Protect tenants living in buildings in danger of foreclosure. Thousands of apartments in New York City are in buildings that are in or on the verge of foreclosure, which puts the future of those tenants at risk. Quinn will create a Distressed Housing Preservation Fund, which will be used to purchase overleveraged buildings at a bulk rate. The city will make repairs, then transfer the properties to an approved developer who will keep them affordable and in good condition.

Provide rental assistance for homeless families. There are currently 12,000 families living in homeless shelters in New York City, some with children just a few months old. And without a rental assistance program for the homeless, most families have no way out of the shelters and into long term housing. Quinn will create a new program to help homeless families cover rent in private buildings so they can get off the streets, out of the shelters, and into their own homes. The average cost of a rental subsidy for a family of four is $800 a month. To house that same family in a shelter costs $3,000.        

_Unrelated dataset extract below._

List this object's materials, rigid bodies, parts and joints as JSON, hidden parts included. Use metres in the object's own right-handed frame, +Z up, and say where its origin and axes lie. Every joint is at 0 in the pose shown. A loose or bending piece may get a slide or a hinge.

Quinn’s plan builds on the strongest record of achievement of any candidate on the issue of housing. As speaker she passed the Safe Housing Act that has resulted in the renovation for more than 5,000 apartments and 400 buildings. She passed the Tenant Protection Act giving tenants for the first time the power to sue landlords for a pattern of harassment and she created the Housing Asset Renewal Program, which has already converted 150 units in stalled or vacant buildings into middle class affordable housing.  Quinn also successfully sued to block Mayor Bloomberg’s plan to require single homeless New Yorkers to prove their homelessness before being admitted to shelters.